本稿を執筆している7月17日、「Go Toトラベルキャンペーン」の実施が決まり、観光産業には一筋の光明が見えてきた。しかし新型コロナウイルスの感染者数は増加傾向にあり、受け入れ側としては気が抜けない。特に接待を伴う飲食での感染が疑われる中、旅館業界でもコンパニオンが入る宴会では厳しい対応が求められるところだ。
さて、先日、コンパニオンを入れた団体宴会で問題が起こった。客数は20名で、いずれもマスクは着用していない。一方、コンパニオンはマスクの上からフェイスガードを着け、顔全体を覆った状態で接客に当たっていた。酔いがまわり顧客とコンパニオンの距離が徐々に近づいてきた頃、顧客がコンパニオンにフェイスガードを外すよう執拗(しつよう)に迫り始めた。コンパニオンは何度か断ったのだが、結局のところ断り切れずにフェイスガードを外して接客に当たってしまったという。
コンパニオンには「お客さまの心情を害したくない」との思いもあるだろう。またその場にいた接客係も、お客さまにはフェイスガードを装着した接客についてご理解いただくようお願いしたが聞き入れてもらえなかった、とうなだれる。
東京医療保健大学大学院の菅原えりさ教授によると、「フェイスガードは主に目の粘膜にウイルスが入り込むことを防ぐために使うもの」(NHK「おはよう日本」より)であり、医療現場では必須だという。すでに百貨店などの販売員はフェイスガードを装着しているが、飲食店においても(一社)日本フードサービス協会と(一社)全国生活衛生同業組合中央会が共同で策定したガイドラインでは「店舗ではマスクやフェイスガードを適切に着用し頻繁かつ適切な手洗いを徹底する」(令和2年5月14日付)と定められている。

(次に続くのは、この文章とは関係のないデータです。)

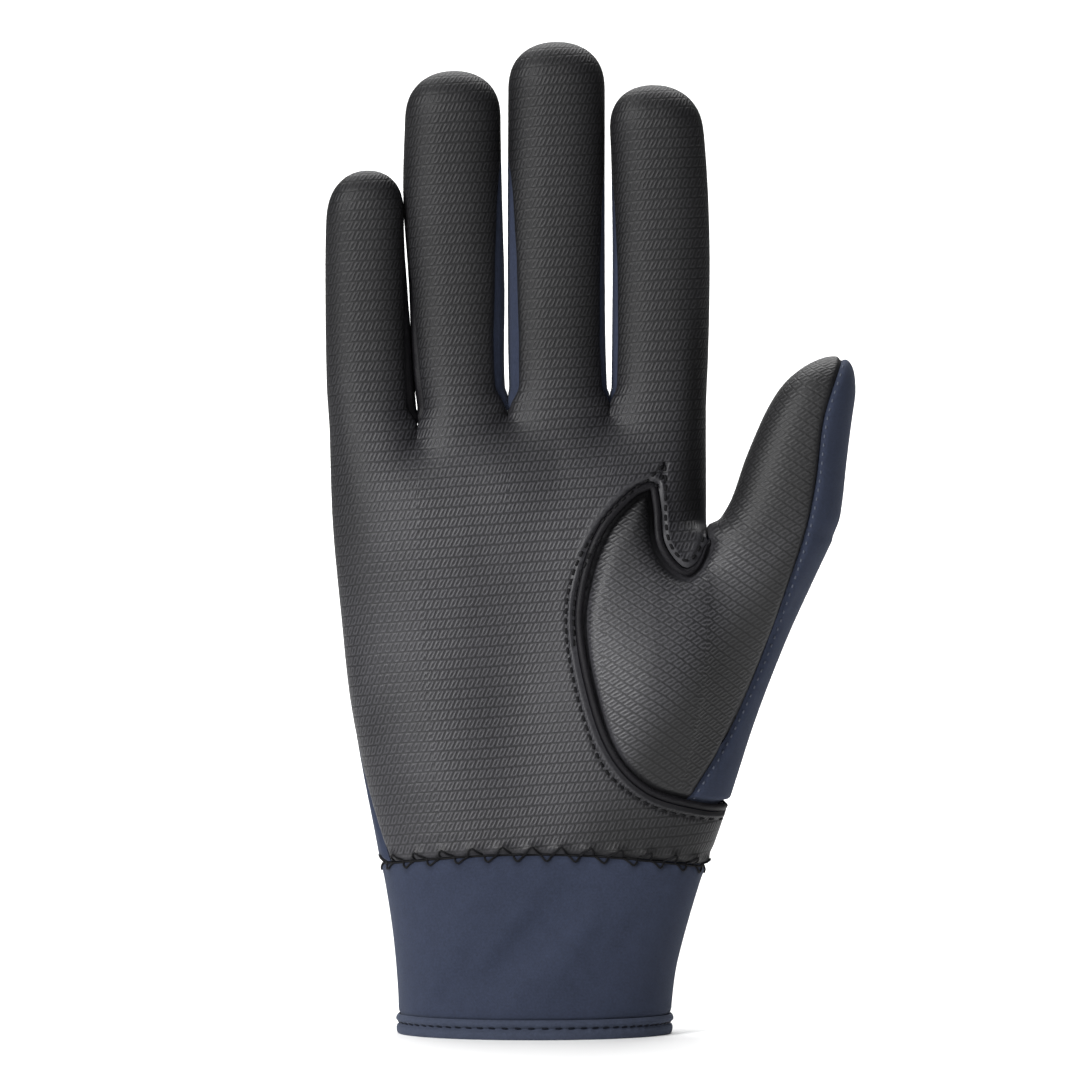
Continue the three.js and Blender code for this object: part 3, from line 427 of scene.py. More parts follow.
def relief(x, y, z):
    """The swellings of the palm side and the folds of the cuff, laid over the plain form."""
    face = np.where(y < 0, -1, 1)
    on_palm = smooth(2 * np.abs(y) / PALM_DEPTH) * (face < 0)
    on_cuff = smooth(2 * np.abs(y) / WRIST_DEPTH) * smooth((z - HEM_HEIGHT) / HEM_HEIGHT)
    lifted = y.copy()
    for across, up, wide, tall, out in SWELLINGS:
        dx = (x - PALM_LEFT) / PALM_WIDTH - across
        dz = z / PALM_HEIGHT - up
        lifted -= out * np.exp(-((dx / wide) ** 2) - (dz / tall) ** 2) * on_palm
    for across, up, lean, long, wide, deep, side in FOLDS:
        dx = x / WRIST_WIDTH - across
        dz = (z / CUFF_HEIGHT - up) * (CUFF_HEIGHT / WRIST_WIDTH)
        length = math.hypot(1, lean)
        aside = (dz - lean * dx) / length / wide
        run = (dx + lean * dz) / length / long
        lifted -= face * FOLD_DEPTH * deep * np.exp(-(aside ** 2) - run ** 2) * on_cuff * (face == side)
    return lifted


# Skin of the hand as fine patches

STEP = 0.85                     # spacing of the skin's points
THUMB_PATCH_SHARE = 1.25        # the thumb is widest above its root
SIDE_PATCH_SHARE = 0.72         # way round a side, as a share of the depth
WEB_ROWS = np.array([0.2, 0.45, 0.75, 1.1, 1.45, 1.8, 2.2])
TIP_ROWS = 20
SPAN_WIDTH = 12
SPAN_HEIGHT = 58
RELAX_ROUNDS = 150
RELAX_SHARE = 0.5
TINY = 1e-6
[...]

やはり、ここは従業員の命を守るためにもフェイスガード装着による接待について会社として対策を確定し、顧客に順守してもらうことが重要だろう。たとえば、接客時のフェイスガード装着を了承してもらうことや、フェイスガードに触れたり、外すよう強要したりしないといったルールを文書化し、事前に幹事から参加者に周知してもらうという方法もある。また、現場のスタッフ同士で、「お客さまが不快にならない断り方」を話し合うのも有効だろう。ベテランともなれば、機転の利いた言い方で場を和ませながら、うまく断る方法もあるに違いない。
最近では、スタイリッシュなフェイスガードも登場しており、木村拓哉(キムタク)がインスタグラムにアップした髪型の乱れを気にせず装着できる超軽量眼鏡タイプはコンパニオンや接客係にもお薦めだ。フェイスガードが新しい接客様式になりつつある今、制服の1アイテムとしてデザイン性にもこだわりたい。